• **GOAL**
Write out all lines holding the word "Include".

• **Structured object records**
--

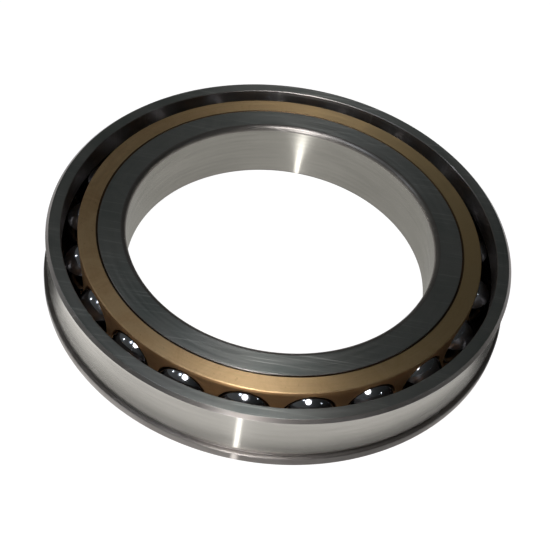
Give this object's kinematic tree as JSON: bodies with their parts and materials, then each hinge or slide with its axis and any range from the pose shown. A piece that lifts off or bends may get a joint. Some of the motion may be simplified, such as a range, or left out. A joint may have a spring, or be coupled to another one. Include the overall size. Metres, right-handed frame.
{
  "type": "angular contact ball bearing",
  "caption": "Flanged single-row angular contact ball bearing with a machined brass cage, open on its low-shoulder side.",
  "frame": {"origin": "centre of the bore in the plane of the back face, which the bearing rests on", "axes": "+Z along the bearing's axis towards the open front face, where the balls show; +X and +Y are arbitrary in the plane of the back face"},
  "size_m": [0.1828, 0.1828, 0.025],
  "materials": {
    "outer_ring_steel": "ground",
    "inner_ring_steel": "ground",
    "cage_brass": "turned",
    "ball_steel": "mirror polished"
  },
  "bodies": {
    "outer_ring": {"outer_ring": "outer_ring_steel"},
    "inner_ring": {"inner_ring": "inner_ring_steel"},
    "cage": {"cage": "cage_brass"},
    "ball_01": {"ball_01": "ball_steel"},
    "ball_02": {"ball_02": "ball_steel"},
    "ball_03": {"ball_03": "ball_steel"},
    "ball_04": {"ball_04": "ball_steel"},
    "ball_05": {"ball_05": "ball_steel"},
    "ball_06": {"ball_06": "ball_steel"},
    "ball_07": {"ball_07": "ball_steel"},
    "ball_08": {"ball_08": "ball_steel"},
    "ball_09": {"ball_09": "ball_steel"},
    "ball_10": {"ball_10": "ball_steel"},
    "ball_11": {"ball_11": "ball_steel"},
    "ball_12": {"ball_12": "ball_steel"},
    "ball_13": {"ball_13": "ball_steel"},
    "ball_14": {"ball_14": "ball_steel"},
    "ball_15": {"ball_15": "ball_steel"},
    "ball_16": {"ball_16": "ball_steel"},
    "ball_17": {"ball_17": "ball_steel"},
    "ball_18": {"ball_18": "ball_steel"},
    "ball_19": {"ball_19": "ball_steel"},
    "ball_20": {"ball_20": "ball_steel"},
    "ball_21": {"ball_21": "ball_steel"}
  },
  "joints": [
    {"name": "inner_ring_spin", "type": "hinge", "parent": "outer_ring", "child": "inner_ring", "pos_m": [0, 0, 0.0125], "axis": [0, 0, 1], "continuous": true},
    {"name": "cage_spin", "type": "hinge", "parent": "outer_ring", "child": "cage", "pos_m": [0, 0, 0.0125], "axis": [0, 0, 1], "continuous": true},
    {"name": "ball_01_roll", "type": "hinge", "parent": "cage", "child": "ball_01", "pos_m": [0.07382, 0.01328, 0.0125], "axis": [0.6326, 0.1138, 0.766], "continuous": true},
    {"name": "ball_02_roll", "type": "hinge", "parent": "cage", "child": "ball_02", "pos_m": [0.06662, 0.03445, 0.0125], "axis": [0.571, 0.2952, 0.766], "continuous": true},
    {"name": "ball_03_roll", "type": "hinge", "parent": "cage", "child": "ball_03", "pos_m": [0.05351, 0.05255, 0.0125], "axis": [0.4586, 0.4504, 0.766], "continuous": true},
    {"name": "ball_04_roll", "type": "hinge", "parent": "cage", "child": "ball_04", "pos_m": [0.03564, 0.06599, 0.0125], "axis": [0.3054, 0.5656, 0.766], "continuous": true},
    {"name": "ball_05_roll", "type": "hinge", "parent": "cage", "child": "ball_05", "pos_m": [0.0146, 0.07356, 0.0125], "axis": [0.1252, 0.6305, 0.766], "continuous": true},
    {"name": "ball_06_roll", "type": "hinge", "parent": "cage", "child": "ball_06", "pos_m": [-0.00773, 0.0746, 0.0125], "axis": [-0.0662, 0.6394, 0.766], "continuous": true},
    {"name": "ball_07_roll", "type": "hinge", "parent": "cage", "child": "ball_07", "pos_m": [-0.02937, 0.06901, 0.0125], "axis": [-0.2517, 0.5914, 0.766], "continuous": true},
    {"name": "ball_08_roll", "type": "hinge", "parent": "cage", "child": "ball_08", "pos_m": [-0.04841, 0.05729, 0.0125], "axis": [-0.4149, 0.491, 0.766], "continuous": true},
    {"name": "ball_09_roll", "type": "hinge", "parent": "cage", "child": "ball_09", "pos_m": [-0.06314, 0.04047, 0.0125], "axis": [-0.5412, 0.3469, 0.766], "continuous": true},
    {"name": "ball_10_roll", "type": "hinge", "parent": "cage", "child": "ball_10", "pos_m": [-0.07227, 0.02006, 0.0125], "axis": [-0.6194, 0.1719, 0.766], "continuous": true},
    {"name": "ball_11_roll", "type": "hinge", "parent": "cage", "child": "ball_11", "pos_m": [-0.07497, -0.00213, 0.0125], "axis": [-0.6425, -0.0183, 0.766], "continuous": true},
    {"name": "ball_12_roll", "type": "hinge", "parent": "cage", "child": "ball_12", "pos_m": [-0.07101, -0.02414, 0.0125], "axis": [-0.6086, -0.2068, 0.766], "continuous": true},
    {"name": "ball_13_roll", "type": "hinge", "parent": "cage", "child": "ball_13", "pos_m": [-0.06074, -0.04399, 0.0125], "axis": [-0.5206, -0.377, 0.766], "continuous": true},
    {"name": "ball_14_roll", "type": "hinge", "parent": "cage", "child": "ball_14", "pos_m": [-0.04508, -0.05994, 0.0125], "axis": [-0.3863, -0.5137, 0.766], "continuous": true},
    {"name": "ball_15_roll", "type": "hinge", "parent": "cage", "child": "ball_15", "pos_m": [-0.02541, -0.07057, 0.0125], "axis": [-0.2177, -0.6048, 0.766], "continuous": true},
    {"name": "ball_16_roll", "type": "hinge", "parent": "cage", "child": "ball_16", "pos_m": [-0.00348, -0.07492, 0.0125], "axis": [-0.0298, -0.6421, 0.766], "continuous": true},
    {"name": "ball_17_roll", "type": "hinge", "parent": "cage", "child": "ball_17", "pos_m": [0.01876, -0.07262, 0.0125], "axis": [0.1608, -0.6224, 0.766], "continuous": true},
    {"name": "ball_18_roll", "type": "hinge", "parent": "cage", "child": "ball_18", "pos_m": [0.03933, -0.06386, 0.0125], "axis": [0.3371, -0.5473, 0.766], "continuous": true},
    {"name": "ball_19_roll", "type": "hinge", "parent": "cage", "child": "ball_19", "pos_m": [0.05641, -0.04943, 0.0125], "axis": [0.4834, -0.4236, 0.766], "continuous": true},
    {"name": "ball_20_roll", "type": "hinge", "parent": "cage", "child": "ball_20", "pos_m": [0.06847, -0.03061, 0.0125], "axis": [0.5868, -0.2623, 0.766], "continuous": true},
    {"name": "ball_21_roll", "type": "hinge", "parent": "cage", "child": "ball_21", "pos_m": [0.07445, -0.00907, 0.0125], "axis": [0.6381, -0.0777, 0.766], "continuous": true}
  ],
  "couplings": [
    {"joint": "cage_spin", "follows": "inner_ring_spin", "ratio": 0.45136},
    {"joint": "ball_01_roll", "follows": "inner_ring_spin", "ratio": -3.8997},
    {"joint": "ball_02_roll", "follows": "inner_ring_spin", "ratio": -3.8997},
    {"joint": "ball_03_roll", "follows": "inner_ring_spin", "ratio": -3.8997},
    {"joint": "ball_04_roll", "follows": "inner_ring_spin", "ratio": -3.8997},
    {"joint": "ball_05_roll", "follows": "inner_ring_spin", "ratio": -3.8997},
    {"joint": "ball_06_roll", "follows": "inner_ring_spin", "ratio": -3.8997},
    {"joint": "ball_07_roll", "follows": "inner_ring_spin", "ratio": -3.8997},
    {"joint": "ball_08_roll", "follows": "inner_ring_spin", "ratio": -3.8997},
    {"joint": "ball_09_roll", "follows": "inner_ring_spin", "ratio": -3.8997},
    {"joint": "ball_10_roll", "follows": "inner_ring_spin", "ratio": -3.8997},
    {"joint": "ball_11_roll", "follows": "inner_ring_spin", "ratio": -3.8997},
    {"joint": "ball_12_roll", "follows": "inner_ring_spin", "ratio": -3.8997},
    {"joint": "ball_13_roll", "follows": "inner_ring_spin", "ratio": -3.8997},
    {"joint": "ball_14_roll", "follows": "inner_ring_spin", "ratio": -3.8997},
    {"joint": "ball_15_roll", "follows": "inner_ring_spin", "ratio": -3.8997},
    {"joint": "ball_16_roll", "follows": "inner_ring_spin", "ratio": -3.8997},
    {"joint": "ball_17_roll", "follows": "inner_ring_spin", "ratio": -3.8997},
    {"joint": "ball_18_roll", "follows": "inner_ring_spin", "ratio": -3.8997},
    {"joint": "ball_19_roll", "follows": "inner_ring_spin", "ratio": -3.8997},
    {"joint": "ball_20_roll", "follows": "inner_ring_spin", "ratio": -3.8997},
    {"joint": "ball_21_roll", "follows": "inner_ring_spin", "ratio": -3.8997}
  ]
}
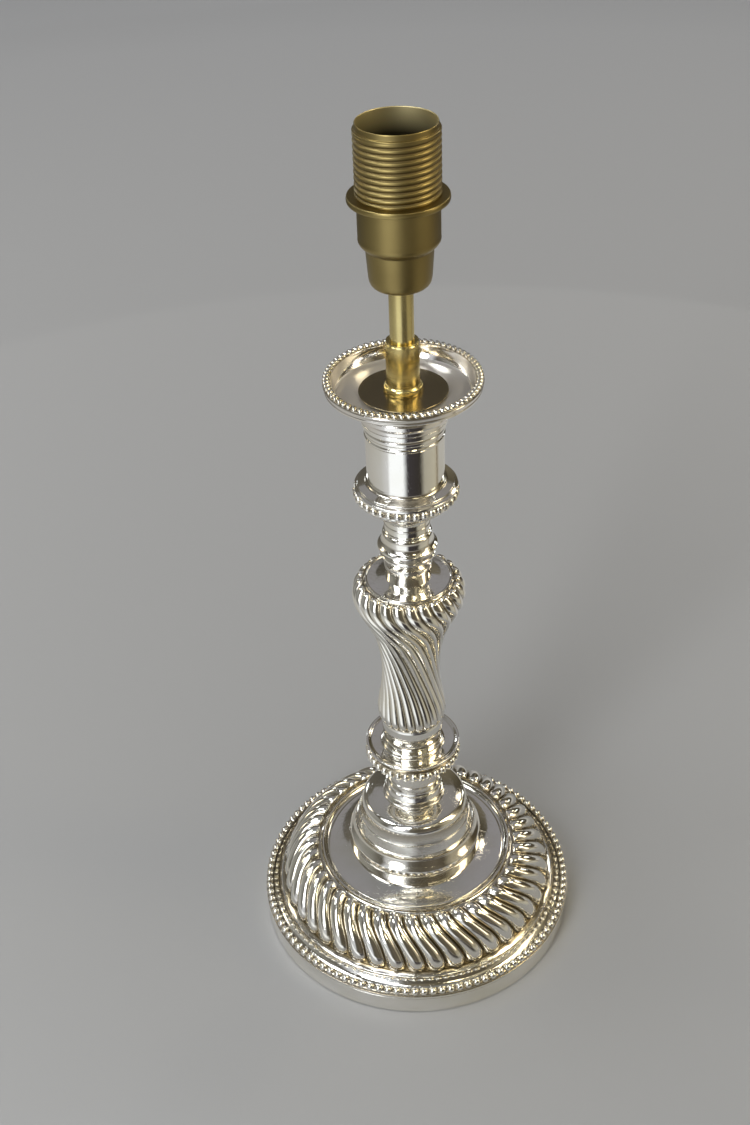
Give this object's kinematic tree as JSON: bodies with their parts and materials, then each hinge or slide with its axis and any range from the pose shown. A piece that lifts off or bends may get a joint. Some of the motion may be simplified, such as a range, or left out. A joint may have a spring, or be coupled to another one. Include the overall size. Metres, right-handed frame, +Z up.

--

• **OUTPUT FOR THIS TASK**
Give this object's kinematic tree as JSON: bodies with their parts and materials, then each hinge or slide with its axis and any range from the pose shown. A piece that lifts off or bends may get a joint. Some of the motion may be simplified, such as a range, or left out. A joint may have a spring, or be coupled to another one. Include the overall size. Metres, right-handed frame.
Give this object's kinematic tree as JSON: bodies with their parts and materials, then each hinge or slide with its axis and any range from the pose shown. A piece that lifts off or bends may get a joint. Some of the motion may be simplified, such as a range, or left out. A joint may have a spring, or be coupled to another one. Include the overall size. Metres, right-handed frame, +Z up.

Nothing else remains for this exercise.